DANCE REVIEWS : CUMMINGS’ FOCUS IS PHOTOGRAPHIC
Blondell Cummings makes documentary dances--genre portraits with a difference.
In fashioning her distinctive character vignettes, the New York performer/choreographer takes human behavior and subjects it to photographic--rather than choreographic--processing. She isolates emblematic gestures as if collecting movement snapshots. She then repeats them, like film or tape loops, in bold rhythmic patterns and often breaks them down into sequential motion-components--as if explicating life frame by frame.
Cummings’ “Food for Thought” suite, on the “Explorations” series, Thursday at the Japan America Theatre, consistently used this kind of formal manipulation to freshen the most commonplace subjects and mime skills.

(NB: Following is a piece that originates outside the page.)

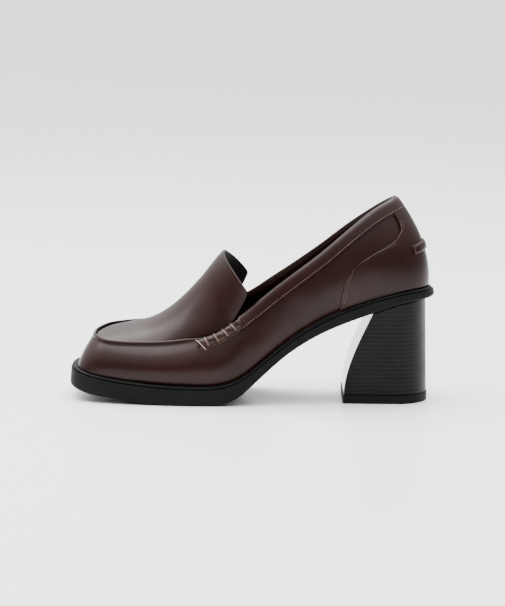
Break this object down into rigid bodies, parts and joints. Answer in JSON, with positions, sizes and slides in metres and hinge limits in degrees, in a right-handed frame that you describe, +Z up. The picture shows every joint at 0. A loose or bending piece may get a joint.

Whether portraying a woman engaged in household tasks (“Chicken Soup”) or a man working at a construction site (“Meat and Potatoes”), she came on strong: lots of forceful, utilitarian motion and, particularly, energetic arm/hand movement supporting vivid characterizations.
As these characters went about their work, Cummings achieved emphasis through speedups/slowdowns, disruptions of continuity (jump cuts?) or shifts in scale (close-ups?). Thus, despite its stylized movement forms derived from modern dance and sign language, her performance seemed less like a conventional dance drama than a documentary film: an arrangement of authentic raw material.
Only in the “Chocolate” finale did she venture an orthodox dance-composition, a movement study fusing form and content. And, suddenly--wearing a cloth body-hood like Martha Graham’s in “Lamentation” 55 years ago--she looked like any first-year dance student failing at her first expressive etude. Indeed, every Christmas, many “Nutcracker” divertissements come closer to physically representing the attributes and appeal of chocolate ( and coffee and tea, as well) than this timid solo.
Her brief program Thursday proved that Cummings is a sharp observer, a sensational editor and a compelling performer, too. But, for now, creating dances seems beyond her; she can only process and manipulate what already exists. Without found material, she’s lost.